On the next Sunday the Prince attended public worship for the last time at the Great Church under the ministration of Uytenbogaert. He was infuriated with the sermon, in which the bold Remonstrant bitterly inveighed against the proposition for a National Synod. To oppose that measure publicly in the very face of the Stadholder, who now considered himself as the Synod personified, seemed to him flat blasphemy. Coming out of the church with his step-mother, the widowed Louise de Coligny, Princess of Orange, he denounced the man in unmeasured terms. "He is the enemy of God," said Maurice. At least from that time forth, and indeed for a year before, Maurice was the enemy of the preacher.

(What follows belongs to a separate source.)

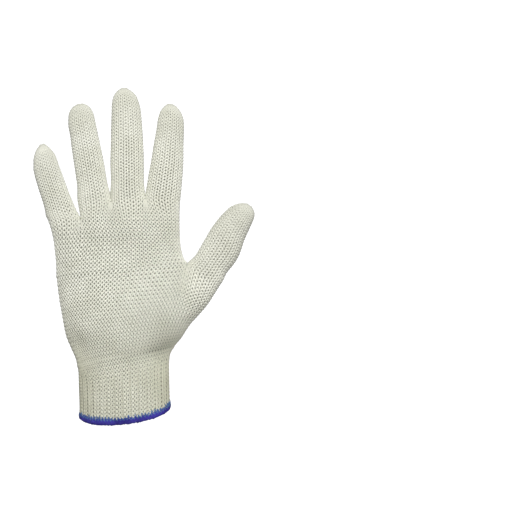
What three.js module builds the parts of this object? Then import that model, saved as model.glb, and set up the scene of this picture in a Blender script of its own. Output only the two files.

On the following Sunday, July 23, Maurice went in solemn state to the divine service at the Cloister Church now thoroughly organized. He was accompanied by his cousin, the famous Count William Lewis of Nassau, Stadholder of Friesland, who had never concealed his warm sympathy with the Contra-Remonstrants, and by all the chief officers of his household and members of his staff. It was an imposing demonstration and meant for one. As the martial stadholder at the head of his brilliant cavalcade rode forth across the drawbridge from the Inner Court of the old moated palace—where the ancient sovereign Dirks and Florences of Holland had so long ruled their stout little principality—along the shady and stately Kneuterdyk and so through the Voorhout, an immense crowd thronged around his path and accompanied him to the church. It was as if the great soldier were marching to siege or battle-field where fresher glories than those of Sluys or Geertruidenberg were awaiting him.
The train passed by Barneveld's house and entered the cloister. More than four thousand persons were present at the service or crowded around the doors vainly attempting to gain admission into the overflowing aisles; while the Great Church was left comparatively empty, a few hundred only worshipping there. The Cloister Church was thenceforth called the Prince's Church, and a great revolution was beginning even in the Hague.